Gone Outdoors

How to Make a Bow Drill for Starting a Fire

by Ben Team

Bow drills are ancient tools that generate heat by friction to produce a glowing ember to start a fire. While using a bow drill effectively requires considerable practice and skill, constructing one is relatively straightforward. In addition to the bow, you must also build a spindle, handhold and fireboard.

1. Strip all the bark from the curved branch. Break or cut the branch to make it about as long as the distance between your elbow and fingertips.

2. Cut a small notch at each end of the branch, about 1 inch from the end to hold the string.

3. Tie the string to each side of the branch using a half hitch knot. Do not make the string too tight, as you will need enough slack to create a loop, through which the spindle will pass.

4. Strip all of the bark from the straight branch to make the spindle. Carve it into a cylindrical shape if necessary, by using the knife. Whittle one end to a dull, rounded point, and whittle the other end into a sharp point.

5. Carve and shape one of the flat pieces of wood until it makes a stable base, or fireboard. The board should be about 1 foot long, so cut or break it as necessary.

6. Carve a small V-shaped notch in one side of the base with your knife. Use the tip of your knife to drill a small hole at the point of the notch by turning it like a screwdriver. Make the hole about 1 inch in diameter, so that it accepts the spindle. The hole should only penetrate the fireboard about half way.

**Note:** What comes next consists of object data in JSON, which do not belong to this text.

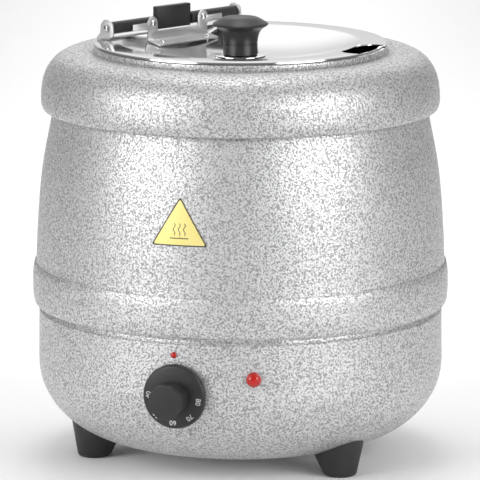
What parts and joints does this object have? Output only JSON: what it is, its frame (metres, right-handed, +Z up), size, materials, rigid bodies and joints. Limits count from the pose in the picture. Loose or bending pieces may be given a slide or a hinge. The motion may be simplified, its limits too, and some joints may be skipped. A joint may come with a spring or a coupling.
{
  "type": "soup kettle",
  "caption": "Round wet-heat soup kettle with a lift-out pot, a folding lid with a ladle notch, a heat dial and a pilot lamp, standing on three feet.",
  "frame": {"origin": "on the floor under the kettle's axis, in the plane the three feet stand on", "axes": "+Z up along the kettle's axis, -Y towards the user, so the dial and lamp face -Y and the supply inlet faces +Y; +X is the user's right"},
  "size_m": [0.34, 0.375, 0.3621],
  "materials": {
    "hammertone_enamel": "silver hammertone",
    "polished_steel": "mirror polished stainless steel",
    "satin_steel": "satin",
    "cast_aluminium": "cast",
    "black_phenolic": "moulded satin",
    "black_plastic": "moulded matte",
    "red_lens": "clear red",
    "gold_foil": "printed foil",
    "white_ceramic": "glazed insulator"
  },
  "bodies": {
    "housing": {"barrel": "hammertone_enamel", "bottom_plate": "satin_steel", "bowl": "hammertone_enamel", "cable_gland": "black_plastic", "caution_plate": "gold_foil", "clamp_bolt": "satin_steel", "clamp_nut": "satin_steel", "dial_marker": "red_lens", "foot_left": "black_plastic", "foot_left_screw": "satin_steel", "foot_rear": "black_plastic", "foot_rear_screw": "satin_steel", "foot_right": "black_plastic", "foot_right_screw": "satin_steel", "gland_nut": "black_plastic", "heat_shield": "satin_steel", "heater_plate": "cast_aluminium", "heating_element": "satin_steel", "pilot_lamp_body": "white_ceramic", "pilot_lamp_lens": "red_lens", "rim_collar": "hammertone_enamel", "sensing_bulb": "satin_steel", "terminal_block": "white_ceramic", "thermal_cutout": "black_phenolic", "thermostat": "satin_steel", "water_pan": "satin_steel"},
    "pot": {"soup_pot": "polished_steel"},
    "cover": {"lid_rear": "polished_steel", "hinge_bracket": "satin_steel", "bracket_rivet_left": "polished_steel", "bracket_rivet_right": "polished_steel", "hinge_rod": "satin_steel", "hinge_screw_left": "polished_steel", "hinge_screw_right": "polished_steel"},
    "lid": {"lid_front": "polished_steel", "lid_knob": "black_phenolic", "knob_washer": "polished_steel", "knob_screw": "satin_steel", "lid_leaf": "satin_steel", "leaf_screw_left": "polished_steel", "leaf_screw_right": "polished_steel", "leaf_rivet_left": "polished_steel", "leaf_rivet_right": "polished_steel", "hinge_sleeve_left": "black_phenolic", "hinge_sleeve_right": "black_phenolic", "hinge_block": "black_phenolic"},
    "dial": {"control_dial": "black_phenolic", "thermostat_shaft": "satin_steel"}
  },
  "joints": [
    {"name": "pot_lift", "type": "slide", "parent": "housing", "child": "pot", "axis": [0, 0, 1], "range_m": [0, 0.28]},
    {"name": "cover_lift", "type": "slide", "parent": "pot", "child": "cover", "axis": [0, 0, 1], "range_m": [0, 0.08]},
    {"name": "lid_hinge", "type": "hinge", "parent": "cover", "child": "lid", "pos_m": [-0.05657, 0.05657, 0.3495], "axis": [-0.7071, -0.7071, 0], "range_deg": [0, 105]},
    {"name": "dial_turn", "type": "hinge", "parent": "housing", "child": "dial", "pos_m": [-0.05363, -0.16605, 0.08], "axis": [0.3074, 0.9516, 0], "range_deg": [0, 270]}
  ]
}
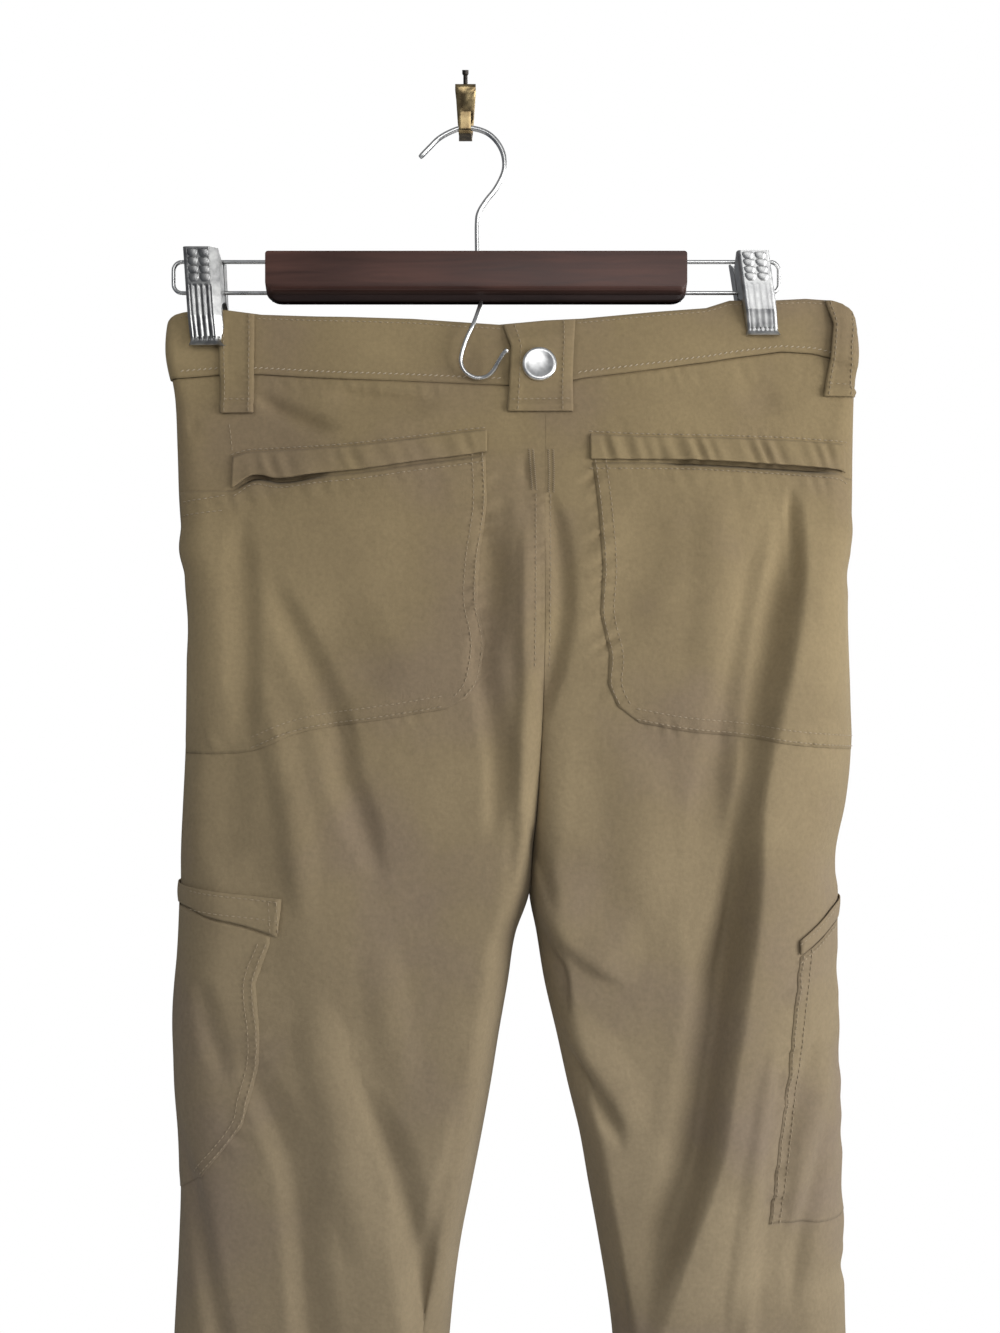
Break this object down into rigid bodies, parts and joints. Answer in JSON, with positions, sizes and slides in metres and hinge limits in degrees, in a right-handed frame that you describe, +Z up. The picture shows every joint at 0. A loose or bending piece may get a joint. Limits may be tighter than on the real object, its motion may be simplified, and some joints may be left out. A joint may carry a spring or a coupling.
{
  "type": "cargo pants on a clip hanger with a wall hook",
  "caption": "Woven cargo pants hung by the waistband from a wooden clip hanger on a brass wall hook; open waist and hems, wide centre-back loop, seat patches, wrapped cargo pockets.",
  "frame": {"origin": "middle of the wall hook's back strip, on the wall plane that it is fixed to", "axes": "+X along the hanger bar to the wearer's right, +Y into the wall, +Z up; the back of the garment faces -Y"},
  "size_m": [0.4008, 0.08, 1.2572],
  "materials": {
    "khaki_cloth": "light plain-woven nylon, matt with a faint sheen",
    "button_metal": "polished pressed metal",
    "hanger_wood": "dark brown stain, satin lacquer",
    "wire_steel": "bright plated wire",
    "clip_steel": "bright plated pressed sheet",
    "hook_brass": "worn polished brass",
    "nail_dark": "blackened steel"
  },
  "bodies": {
    "root": {"panel_back_left": "khaki_cloth", "panel_back_right": "khaki_cloth", "panel_front_left": "khaki_cloth", "panel_front_right": "khaki_cloth", "waistband": "khaki_cloth", "loop_centre_back": "khaki_cloth", "loop_back_left": "khaki_cloth", "loop_back_right": "khaki_cloth", "loop_front_left": "khaki_cloth", "loop_front_right": "khaki_cloth", "seat_patch_left": "khaki_cloth", "seat_patch_right": "khaki_cloth", "back_welt_left": "khaki_cloth", "back_welt_right": "khaki_cloth", "cargo_pocket_left": "khaki_cloth", "cargo_pocket_right": "khaki_cloth", "cargo_welt_left": "khaki_cloth", "cargo_welt_right": "khaki_cloth", "fly_placket": "khaki_cloth", "hand_pocket_edge_left": "khaki_cloth", "hand_pocket_edge_right": "khaki_cloth", "hem_left": "khaki_cloth", "hem_right": "khaki_cloth", "loop_cap": "button_metal", "waist_button": "button_metal", "hanger_bar": "hanger_wood", "hanger_hook": "wire_steel", "lower_hook": "wire_steel", "side_wire_left": "wire_steel", "side_wire_right": "wire_steel", "clip_back_left": "clip_steel", "clip_front_left": "clip_steel", "clip_spring_left": "clip_steel", "clip_back_right": "clip_steel", "clip_front_right": "clip_steel", "clip_spring_right": "clip_steel", "wall_hook": "hook_brass", "wall_nail": "nail_dark"}
  },
  "joints": []
}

7. Drill a small hole in the center remaining flat piece with your knife. This will form the handhold, and connect to the upper end of the spindle.

Items you will need
  • Slightly curved branch, 1 inch thick
  • Knife
  • String or twine
  • Straight-grained branch, 1 inch thick
  • 2 flat pieces of wood, 2 inches wide

Tips

  • Wood selection is crucial for making a suitable spindle and fireboard. Light, airy species are superior to dense, heavy woods. Softwood species, such as cedar, staghorn sumac, willow, fir, aspen, poplar and spruce are some of the best choices.
  • You can use a longer bow to create more friction per stroke, but you will have to move your arm farther for each stroke. Conversely, you do not have to make long strokes with a short bow, but you will have to move it faster to generate enough friction.
  • Place the blunter end of the spindle in the fireboard to maximize the friction produced.
  • A nutshell or bone can make a suitable handhold in a pinch. You can also use a low tree branch to hold the top part of the spindle in place, which allows you to use both hands to move the bow.